When we get back to the dive shop around noon, I decide to drive to Buford Springs. The manager of the dive shop, Cody, told me enthusiastically about this 70-meter deep crystal clear spring in an otherwise marshy area. I pick up lead, a suit and my freediving gear and arrive at the national park an hour later. From the parking lot I have to walk another 10 minutes through the fantastic nature. Along the narrow path I see an armadillo . What a bizarre animal! Suddenly the path ends and I am in the middle of nowhere at a small lake. There is no one to be seen. I put on my suit and enter the water via the stairs. Rather chilly! The water is crystal clear and there are fallen trees everywhere. Small black fish come swimming around me as I float above a hole 70 meters deep. I dive down, but around 14 meters it is already getting pretty dark. It's a cloudy day and I haven't gone any deeper. Around ten meters is deep enough for me in this spacious cave. I can take wonderful pictures, but after an hour and a half I've had it with the cold. When I come out, there is a family on the waterfront. They already saw a black snake swimming in the muddy area along the shore. Suddenly I'm glad I got out....

Mom and Daughter

One more time to the manatees The next day I have to leave for Tampa in the afternoon. That just gives me the opportunity to go to the manatees. I can pick up a kayak at 7 and want to try again at Three Sisters Springs because I like the colors of the water and the scenery best there. This time the Spring is open. I can't believe my luck and attach the kayak to the shore and swim through the narrow stream into the spring. Immediately two manatees come swimming towards me. A mother and child, what an incredible sight!
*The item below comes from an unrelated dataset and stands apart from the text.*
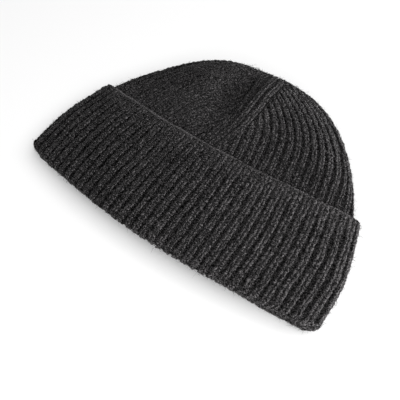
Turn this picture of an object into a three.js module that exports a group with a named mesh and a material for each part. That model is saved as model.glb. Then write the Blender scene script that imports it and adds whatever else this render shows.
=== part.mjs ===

It's still very early and a bit dark, so I have to adjust the settings in my camera quite a bit, but I still get the clear blue water on the photo. Once in the real Spring, there is only one other snorkeler. Manatees are grazing and hanging out everywhere. The water is a crisp blue. Occasionally the cloud cover breaks and I have enough light for sharp photos. The best moment is when one of the manatees swims right up to me and comes to the surface right in front of me. He stares at me for a minute, takes a breath of air and slowly lowers himself to the bottom to continue his nap. These are truly experiences to remember!